Trapped in Imidazole: How to Accumulate Multiple Photoelectrons on a Black‐Absorbing Ruthenium Complex

Abstract Ruthenium dyes incorporating a 4 H ‐imidazole chromophore as a ligand exhibit a spectrally broad absorption in the UV/Vis region. Furthermore, they show the ability to store two electrons within the 4 H ‐imidazole ligand. These features render them promising molecular systems, for example, as inter‐ or intramolecular electron relays. To optimize the structures with respect to their electron‐storage capability, it is crucial to understand the impact of structural changes accompanying photoinduced charge transfer in the electronic intermediates of multistep electron‐transfer processes. The photophysical properties of these (reactive) intermediates might impact the function of the molecular systems quite substantially.
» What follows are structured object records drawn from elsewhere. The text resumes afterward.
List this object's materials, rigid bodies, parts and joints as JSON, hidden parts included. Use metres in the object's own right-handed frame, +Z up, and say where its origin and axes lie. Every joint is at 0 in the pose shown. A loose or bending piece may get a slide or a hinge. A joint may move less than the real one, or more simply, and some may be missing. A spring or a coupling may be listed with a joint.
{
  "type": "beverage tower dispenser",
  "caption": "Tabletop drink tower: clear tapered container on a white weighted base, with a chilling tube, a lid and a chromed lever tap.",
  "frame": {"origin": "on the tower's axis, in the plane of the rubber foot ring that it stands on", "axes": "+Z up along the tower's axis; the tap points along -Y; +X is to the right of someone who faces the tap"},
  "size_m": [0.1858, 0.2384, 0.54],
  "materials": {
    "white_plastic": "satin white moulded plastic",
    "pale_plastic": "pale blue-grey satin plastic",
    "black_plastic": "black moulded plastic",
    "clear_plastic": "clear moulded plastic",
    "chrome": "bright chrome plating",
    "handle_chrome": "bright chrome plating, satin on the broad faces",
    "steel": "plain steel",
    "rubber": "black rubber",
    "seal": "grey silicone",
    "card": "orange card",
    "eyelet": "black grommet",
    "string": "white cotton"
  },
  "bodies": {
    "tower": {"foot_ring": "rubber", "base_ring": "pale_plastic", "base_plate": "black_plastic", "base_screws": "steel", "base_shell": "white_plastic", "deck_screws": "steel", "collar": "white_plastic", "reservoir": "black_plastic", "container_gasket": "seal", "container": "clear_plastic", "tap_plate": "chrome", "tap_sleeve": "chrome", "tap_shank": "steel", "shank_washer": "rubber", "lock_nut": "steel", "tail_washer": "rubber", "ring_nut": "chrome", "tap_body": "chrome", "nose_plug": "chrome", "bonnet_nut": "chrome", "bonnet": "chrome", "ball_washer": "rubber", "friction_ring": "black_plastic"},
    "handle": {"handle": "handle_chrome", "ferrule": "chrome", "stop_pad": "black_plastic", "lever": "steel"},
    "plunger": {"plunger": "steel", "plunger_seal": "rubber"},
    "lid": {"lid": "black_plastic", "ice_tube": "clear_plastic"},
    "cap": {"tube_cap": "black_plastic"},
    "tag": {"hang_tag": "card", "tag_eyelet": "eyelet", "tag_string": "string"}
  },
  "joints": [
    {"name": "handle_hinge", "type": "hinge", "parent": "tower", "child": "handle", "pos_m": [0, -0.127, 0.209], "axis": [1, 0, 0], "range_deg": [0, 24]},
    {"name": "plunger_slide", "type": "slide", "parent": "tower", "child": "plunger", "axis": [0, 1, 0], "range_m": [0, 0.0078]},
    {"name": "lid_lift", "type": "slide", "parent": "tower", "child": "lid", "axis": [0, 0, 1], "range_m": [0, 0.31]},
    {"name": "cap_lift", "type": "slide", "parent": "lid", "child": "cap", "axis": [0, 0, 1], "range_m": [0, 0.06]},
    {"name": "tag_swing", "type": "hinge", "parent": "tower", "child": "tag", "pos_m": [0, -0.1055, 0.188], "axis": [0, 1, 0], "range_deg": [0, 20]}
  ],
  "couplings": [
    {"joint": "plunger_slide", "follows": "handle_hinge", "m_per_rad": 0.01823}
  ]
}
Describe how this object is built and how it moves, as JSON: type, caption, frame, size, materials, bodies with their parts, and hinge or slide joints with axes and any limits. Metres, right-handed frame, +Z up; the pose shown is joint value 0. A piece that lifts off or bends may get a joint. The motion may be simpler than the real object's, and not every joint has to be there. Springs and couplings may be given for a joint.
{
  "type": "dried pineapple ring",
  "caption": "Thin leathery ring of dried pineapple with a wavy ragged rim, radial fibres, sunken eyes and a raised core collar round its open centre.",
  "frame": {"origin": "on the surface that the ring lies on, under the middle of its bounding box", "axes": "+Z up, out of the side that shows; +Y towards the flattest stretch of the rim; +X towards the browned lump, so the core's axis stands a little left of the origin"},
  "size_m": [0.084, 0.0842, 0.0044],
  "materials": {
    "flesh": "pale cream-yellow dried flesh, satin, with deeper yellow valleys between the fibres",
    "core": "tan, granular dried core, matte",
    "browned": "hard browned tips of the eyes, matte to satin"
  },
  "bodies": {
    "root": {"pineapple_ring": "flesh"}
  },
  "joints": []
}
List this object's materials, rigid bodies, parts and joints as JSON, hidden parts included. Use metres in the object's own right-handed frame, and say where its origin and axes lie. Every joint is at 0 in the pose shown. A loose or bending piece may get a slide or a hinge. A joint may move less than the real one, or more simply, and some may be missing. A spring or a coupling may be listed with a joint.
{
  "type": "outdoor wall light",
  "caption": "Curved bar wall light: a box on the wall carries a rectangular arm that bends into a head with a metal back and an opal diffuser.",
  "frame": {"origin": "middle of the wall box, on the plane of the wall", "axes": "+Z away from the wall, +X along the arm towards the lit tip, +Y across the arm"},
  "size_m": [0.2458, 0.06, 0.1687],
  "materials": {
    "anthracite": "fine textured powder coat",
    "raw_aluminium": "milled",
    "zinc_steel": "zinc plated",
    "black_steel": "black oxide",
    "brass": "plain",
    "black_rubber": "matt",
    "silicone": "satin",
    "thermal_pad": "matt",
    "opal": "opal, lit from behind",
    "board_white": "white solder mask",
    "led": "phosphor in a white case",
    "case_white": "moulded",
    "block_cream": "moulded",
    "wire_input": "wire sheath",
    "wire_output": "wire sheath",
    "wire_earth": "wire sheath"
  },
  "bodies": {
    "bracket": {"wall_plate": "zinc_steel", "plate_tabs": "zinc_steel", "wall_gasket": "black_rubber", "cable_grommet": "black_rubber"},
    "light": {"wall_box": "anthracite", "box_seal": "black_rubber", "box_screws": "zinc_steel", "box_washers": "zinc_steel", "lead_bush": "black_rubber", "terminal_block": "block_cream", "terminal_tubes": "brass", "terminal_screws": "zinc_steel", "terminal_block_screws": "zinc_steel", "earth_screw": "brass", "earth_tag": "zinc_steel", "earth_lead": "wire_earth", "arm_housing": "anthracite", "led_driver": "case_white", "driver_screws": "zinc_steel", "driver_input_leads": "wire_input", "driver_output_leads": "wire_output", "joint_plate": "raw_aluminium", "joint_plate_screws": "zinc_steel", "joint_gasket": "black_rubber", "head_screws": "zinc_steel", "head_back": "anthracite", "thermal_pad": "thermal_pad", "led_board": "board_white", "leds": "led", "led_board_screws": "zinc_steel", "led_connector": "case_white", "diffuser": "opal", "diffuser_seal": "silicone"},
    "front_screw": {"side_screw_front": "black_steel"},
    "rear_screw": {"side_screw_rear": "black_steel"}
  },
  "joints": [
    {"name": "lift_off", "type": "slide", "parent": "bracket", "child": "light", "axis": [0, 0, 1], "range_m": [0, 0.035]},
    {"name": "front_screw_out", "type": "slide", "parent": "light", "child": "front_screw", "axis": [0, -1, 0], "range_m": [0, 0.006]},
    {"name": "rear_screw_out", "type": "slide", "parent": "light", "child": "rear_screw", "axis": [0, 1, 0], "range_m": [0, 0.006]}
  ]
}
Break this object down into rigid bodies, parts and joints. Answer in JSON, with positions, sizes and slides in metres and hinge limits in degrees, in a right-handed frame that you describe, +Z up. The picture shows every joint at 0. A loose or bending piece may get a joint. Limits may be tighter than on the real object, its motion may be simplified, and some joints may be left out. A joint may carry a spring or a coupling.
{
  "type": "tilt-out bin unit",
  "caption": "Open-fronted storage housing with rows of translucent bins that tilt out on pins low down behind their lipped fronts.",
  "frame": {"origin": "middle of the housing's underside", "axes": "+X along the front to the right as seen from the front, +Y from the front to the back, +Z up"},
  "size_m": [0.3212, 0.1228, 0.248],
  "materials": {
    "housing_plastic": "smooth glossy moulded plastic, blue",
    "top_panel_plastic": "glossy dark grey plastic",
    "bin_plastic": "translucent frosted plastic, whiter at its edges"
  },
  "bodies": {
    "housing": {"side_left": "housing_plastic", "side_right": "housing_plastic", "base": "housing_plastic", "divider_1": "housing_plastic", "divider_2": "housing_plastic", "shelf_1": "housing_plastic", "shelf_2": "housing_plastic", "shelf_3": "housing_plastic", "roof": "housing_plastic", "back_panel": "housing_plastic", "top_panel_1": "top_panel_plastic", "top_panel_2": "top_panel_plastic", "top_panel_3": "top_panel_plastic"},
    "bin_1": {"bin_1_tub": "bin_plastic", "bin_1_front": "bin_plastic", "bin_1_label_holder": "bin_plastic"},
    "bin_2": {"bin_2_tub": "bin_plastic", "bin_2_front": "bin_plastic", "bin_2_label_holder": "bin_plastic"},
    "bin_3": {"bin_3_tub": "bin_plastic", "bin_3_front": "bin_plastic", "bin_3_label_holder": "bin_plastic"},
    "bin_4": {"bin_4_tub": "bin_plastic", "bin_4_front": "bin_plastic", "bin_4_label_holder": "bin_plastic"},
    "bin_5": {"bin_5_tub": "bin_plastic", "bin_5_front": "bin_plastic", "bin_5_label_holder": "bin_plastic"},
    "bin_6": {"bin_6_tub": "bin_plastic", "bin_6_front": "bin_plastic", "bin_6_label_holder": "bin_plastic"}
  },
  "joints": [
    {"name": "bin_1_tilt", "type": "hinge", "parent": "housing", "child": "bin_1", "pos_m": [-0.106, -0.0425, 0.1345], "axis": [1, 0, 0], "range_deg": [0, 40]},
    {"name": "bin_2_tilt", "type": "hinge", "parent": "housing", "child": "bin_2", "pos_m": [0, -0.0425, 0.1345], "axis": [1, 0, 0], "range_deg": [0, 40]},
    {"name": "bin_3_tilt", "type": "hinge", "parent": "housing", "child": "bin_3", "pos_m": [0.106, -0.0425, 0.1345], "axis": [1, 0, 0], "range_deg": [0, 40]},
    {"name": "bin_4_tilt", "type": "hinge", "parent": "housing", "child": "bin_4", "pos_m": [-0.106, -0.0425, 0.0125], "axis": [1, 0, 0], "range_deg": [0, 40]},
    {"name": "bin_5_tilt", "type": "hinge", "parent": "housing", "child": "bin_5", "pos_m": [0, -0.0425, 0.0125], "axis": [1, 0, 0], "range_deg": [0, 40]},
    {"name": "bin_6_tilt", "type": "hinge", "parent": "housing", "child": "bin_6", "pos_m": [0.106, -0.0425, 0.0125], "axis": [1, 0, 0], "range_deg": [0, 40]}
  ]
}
However, the spectroscopic study of short‐lived intermediates in stepwise multielectron‐transfer processes is experimentally challenging. To this end, this contribution reports on the electrochemical generation of anions identical to intermediate structures and their spectroscopic characterization by in situ resonance Raman and UV/Vis spectroelectrochemistry and computational methods. Thereby, an efficient two‐electron pathway to the 4 H ‐imidazole electron‐accepting ligand is identified.